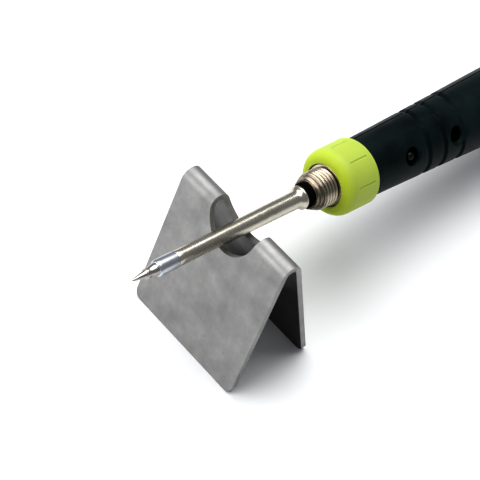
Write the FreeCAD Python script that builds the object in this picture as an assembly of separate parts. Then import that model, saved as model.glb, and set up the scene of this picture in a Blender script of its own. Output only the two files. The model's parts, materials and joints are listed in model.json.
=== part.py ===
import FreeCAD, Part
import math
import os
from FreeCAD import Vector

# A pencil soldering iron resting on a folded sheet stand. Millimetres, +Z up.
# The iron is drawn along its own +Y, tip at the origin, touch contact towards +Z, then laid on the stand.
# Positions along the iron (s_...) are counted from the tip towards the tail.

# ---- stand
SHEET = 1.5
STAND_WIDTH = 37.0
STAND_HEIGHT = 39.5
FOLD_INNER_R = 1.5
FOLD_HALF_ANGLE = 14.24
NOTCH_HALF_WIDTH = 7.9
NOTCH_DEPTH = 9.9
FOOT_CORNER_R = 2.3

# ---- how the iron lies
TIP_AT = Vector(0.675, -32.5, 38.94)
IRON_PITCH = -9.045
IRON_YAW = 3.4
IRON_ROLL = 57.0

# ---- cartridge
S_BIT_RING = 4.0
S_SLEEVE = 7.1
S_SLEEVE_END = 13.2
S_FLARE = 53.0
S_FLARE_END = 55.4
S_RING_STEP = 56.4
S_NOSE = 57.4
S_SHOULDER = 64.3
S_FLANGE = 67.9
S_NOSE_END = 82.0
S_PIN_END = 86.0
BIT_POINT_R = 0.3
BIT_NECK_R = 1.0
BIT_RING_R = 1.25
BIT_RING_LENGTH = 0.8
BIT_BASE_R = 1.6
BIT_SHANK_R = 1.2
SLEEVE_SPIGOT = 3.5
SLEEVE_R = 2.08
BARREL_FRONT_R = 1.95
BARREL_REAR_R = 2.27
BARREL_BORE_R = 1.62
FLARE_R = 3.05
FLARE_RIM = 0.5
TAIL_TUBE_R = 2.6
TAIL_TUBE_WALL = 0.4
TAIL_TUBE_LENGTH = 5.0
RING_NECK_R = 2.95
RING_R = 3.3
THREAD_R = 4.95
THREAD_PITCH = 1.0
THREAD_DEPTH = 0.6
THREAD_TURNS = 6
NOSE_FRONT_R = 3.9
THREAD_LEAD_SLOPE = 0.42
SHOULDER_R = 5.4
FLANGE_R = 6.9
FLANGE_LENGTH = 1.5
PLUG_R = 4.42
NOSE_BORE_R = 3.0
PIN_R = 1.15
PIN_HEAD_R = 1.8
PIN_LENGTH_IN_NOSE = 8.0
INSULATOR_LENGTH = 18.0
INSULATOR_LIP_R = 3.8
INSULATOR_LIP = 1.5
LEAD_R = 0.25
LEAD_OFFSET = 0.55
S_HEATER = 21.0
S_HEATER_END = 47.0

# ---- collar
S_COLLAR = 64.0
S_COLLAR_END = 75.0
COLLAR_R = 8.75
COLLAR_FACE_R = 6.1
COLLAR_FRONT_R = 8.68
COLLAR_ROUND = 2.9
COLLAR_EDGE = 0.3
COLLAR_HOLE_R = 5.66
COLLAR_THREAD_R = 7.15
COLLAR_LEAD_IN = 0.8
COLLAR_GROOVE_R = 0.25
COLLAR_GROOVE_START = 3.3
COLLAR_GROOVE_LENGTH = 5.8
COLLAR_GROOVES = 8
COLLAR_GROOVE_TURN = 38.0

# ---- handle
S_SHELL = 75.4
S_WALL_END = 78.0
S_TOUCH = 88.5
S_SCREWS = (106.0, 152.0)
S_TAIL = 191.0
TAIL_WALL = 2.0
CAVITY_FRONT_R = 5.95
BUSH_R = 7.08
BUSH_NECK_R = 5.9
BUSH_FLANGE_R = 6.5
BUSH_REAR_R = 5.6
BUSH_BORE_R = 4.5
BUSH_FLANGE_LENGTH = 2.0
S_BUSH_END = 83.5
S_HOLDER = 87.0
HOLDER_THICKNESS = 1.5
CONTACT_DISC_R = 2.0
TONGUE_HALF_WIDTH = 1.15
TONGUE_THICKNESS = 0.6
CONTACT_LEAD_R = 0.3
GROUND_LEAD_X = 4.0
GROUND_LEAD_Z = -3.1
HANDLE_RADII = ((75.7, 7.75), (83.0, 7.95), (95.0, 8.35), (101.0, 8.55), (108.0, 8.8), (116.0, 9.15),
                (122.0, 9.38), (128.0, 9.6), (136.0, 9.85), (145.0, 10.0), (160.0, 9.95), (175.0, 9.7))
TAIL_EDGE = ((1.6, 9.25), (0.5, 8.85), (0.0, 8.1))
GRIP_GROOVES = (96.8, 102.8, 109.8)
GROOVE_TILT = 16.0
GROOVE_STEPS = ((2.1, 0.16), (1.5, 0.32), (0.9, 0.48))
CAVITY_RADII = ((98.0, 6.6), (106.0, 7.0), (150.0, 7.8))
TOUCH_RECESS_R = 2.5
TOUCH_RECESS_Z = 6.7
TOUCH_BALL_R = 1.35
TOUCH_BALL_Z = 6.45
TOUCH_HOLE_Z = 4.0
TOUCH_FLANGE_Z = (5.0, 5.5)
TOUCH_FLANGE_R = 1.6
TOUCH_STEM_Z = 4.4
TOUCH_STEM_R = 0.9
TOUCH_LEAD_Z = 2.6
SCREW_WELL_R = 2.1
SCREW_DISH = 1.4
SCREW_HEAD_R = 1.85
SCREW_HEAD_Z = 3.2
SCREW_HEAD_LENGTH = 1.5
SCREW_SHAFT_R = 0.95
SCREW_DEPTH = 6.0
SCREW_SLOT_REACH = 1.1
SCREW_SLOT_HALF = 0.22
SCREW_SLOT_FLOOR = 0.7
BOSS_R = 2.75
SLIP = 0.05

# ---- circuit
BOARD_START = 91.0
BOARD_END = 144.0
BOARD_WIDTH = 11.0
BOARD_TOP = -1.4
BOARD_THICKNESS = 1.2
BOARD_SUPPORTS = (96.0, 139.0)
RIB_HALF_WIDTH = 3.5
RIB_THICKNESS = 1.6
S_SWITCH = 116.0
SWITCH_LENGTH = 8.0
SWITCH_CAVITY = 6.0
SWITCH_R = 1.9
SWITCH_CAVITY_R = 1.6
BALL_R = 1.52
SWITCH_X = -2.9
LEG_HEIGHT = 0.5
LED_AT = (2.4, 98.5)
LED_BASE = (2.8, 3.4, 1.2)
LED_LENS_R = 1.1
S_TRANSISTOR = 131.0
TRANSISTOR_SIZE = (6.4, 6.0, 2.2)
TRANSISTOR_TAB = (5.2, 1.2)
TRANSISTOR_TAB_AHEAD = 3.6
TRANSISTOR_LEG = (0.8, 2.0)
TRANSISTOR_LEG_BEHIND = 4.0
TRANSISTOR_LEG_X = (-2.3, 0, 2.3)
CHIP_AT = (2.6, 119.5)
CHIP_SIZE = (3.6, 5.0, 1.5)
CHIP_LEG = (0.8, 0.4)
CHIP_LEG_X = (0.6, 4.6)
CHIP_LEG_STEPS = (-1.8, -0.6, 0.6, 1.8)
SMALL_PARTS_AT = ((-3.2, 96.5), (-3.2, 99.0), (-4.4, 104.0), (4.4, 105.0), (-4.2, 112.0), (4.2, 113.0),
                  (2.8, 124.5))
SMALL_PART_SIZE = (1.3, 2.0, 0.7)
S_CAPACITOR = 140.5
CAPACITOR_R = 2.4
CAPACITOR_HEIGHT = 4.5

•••

[WORK INSTRUCTIONS]
Identify all lines where the word "FreeCAD" shows up. Copy them.

[TASK ANSWER]
Write the FreeCAD Python script that builds the object in this picture as an assembly of separate parts. Then import that model, saved as model.glb, and set up the scene of this picture in a Blender script of its own. Output only the two files. The model's parts, materials and joints are listed in model.json.
import FreeCAD, Part
from FreeCAD import Vector